Il faut aimer relever des défis! C’est un travail où l’on doit chercher les solutions, où l’on doit être prêt à apprendre de nouvelles techniques. On peut toujours s’améliorer dans ce métier. Cet apprentissage continu fait aussi en sorte qu’il ne faut pas craindre de faire des erreurs, recommencer son travail et apprendre de ses erreurs. Dans notre métier, les meilleurs sont souvent ceux qui ont fait le plus d’erreurs. C’est en étant exposé à des défis toujours plus grands que l’on gagne en expérience. 

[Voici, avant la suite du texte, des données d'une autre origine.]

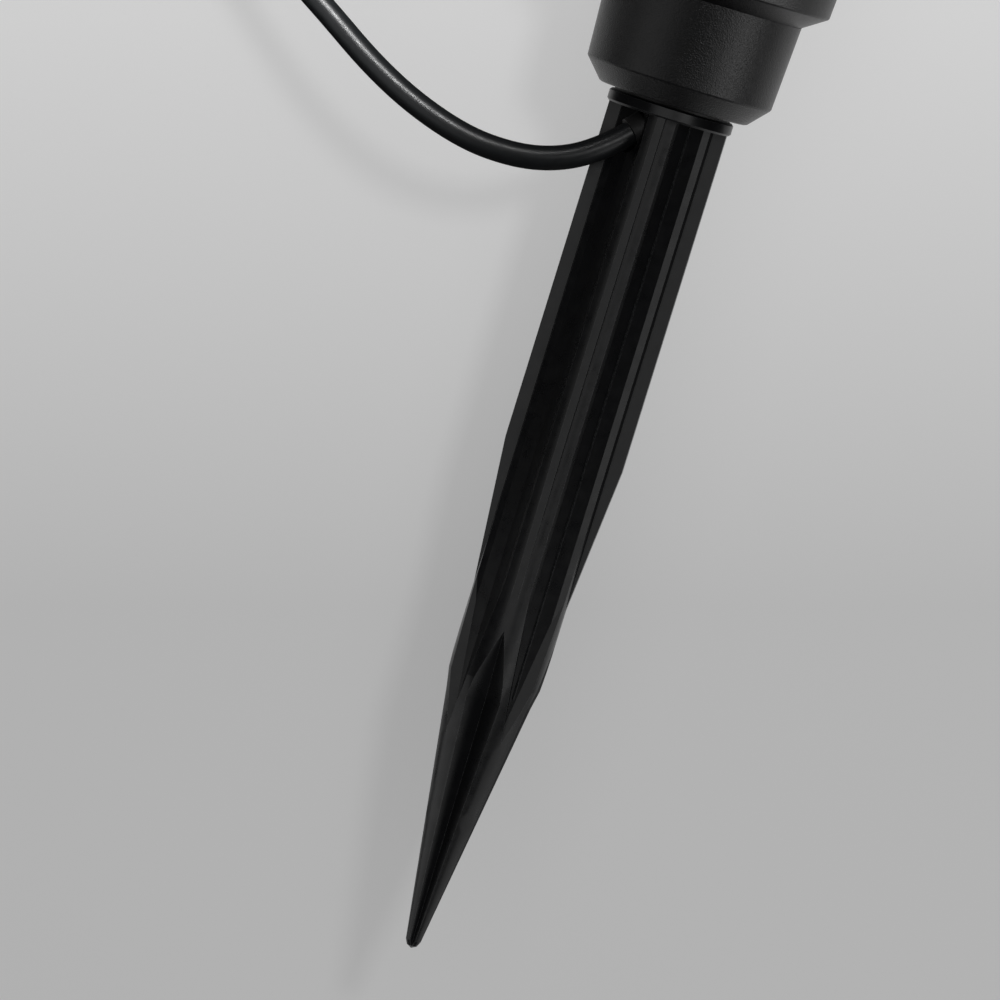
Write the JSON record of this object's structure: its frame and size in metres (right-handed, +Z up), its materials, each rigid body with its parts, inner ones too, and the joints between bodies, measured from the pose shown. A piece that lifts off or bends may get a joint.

Notre travail demande beaucoup de précision et de minutie, cependant certains se spécialisent dans la soudure grossière et d’autres dans la soudure de précision. L’esprit d’équipe est nécessaire et fait que tout le monde se complète sur le chantier. Il est important aussi de faire preuve de débrouillardise et surtout d’accepter de recommencer son travail quand il ne répond pas aux attentes. 

Question
Constatez-vous une évolution de votre métier depuis que vous avez commencé à l’exercer?
Réponse

Je suis dans la profession depuis seulement deux ans et je peux vous confirmer que je vois déjà une évolution. C’est au niveau de la sécurité que j’ai vu des améliorations. La protection prend une plus grande place et les gens sont plus conscients des dangers et se protègent en portant les équipements de sécurité plus assidument. 

Question
Est-ce que votre travail exige des capacités particulières?
Réponse

Il faut avoir une bonne tolérance au climat chaud, froid ou humide. C’est un travail que l’on fait à l’année, à la merci des éléments météorologiques. Il faut aussi avoir une bonne forme et endurance physique, car le matériel est lourd et on doit le contrôler même dans des positions inconfortables. Un soudeur se doit aussi d’être capable de maintenir sa concentration sur de longues périodes que ce soit en atelier d’usinage ou en travaux « hors norme ».